__Goal__. Set down exactly the lines of the listing below, please, beginning with the first and ending with the line that holds "origin = (boxHigh.x".

__Material provided__.
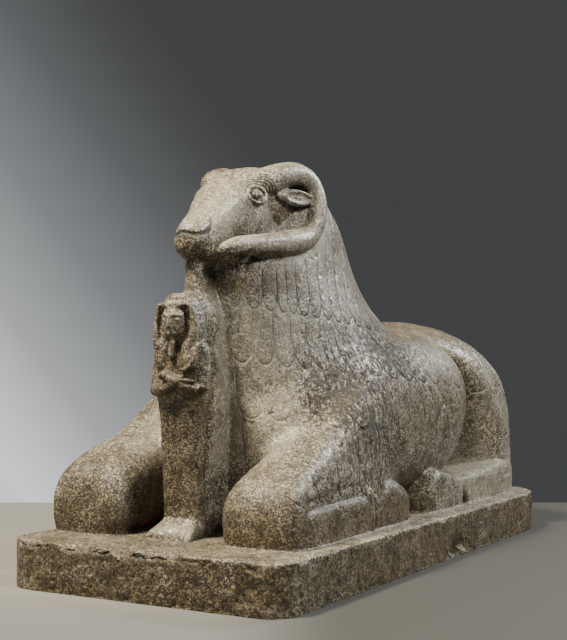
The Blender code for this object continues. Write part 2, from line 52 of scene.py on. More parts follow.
origin = (boxHigh.x - 51.8 * unit, boxLow.y, boxLow.z + 14.3 * unit)

stone = {
    "massGrain": 0.011,  # voxel of the broad masses before they are softened
    "massSoftening": 18,
    "carvingGrain": 0.0034,
    "triangles": 196000,
}
both = (1, -1)


def toMetres(points):
    return np.asarray(points, float) * unit + origin


def withModifier(mesh, kind, **settings):
    piece = bpy.data.objects.new("shaping", mesh)
    bpy.context.scene.collection.objects.link(piece)
    modifier = piece.modifiers.new(kind, kind)
    for name, value in settings.items():
        setattr(modifier, name, value)
    bpy.context.view_layer.update()
    graph = bpy.context.evaluated_depsgraph_get()
    result = bpy.data.meshes.new_from_object(piece.evaluated_get(graph))
    bpy.data.objects.remove(piece)
    return result


def fromBmesh(bm):
    bmesh.ops.recalc_face_normals(bm, faces=bm.faces)
    mesh = bpy.data.meshes.new("form")
    bm.to_mesh(mesh)
    bm.free()
    return mesh


def joinMeshes(meshes):
    bm = bmesh.new()
    for mesh in meshes:
        bm.from_mesh(mesh)
    together = bpy.data.meshes.new("together")
    bm.to_mesh(together)
    bm.free()
    return together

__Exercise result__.
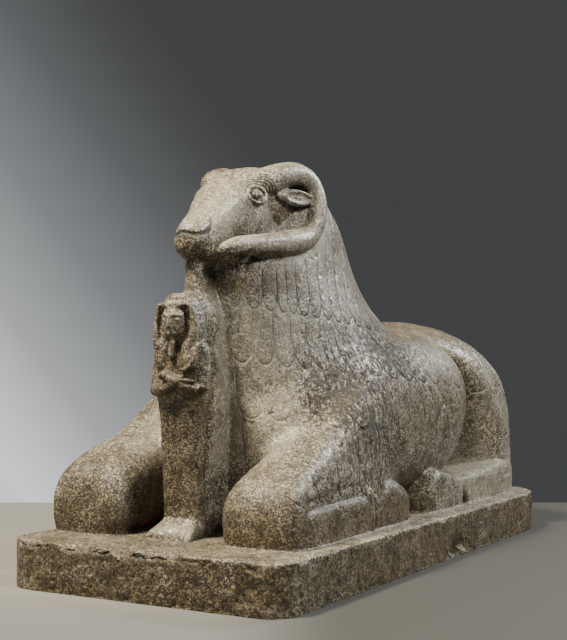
The Blender code for this object continues. Write part 2, from line 52 of scene.py on. More parts follow.
origin = (boxHigh.x - 51.8 * unit, boxLow.y, boxLow.z + 14.3 * unit)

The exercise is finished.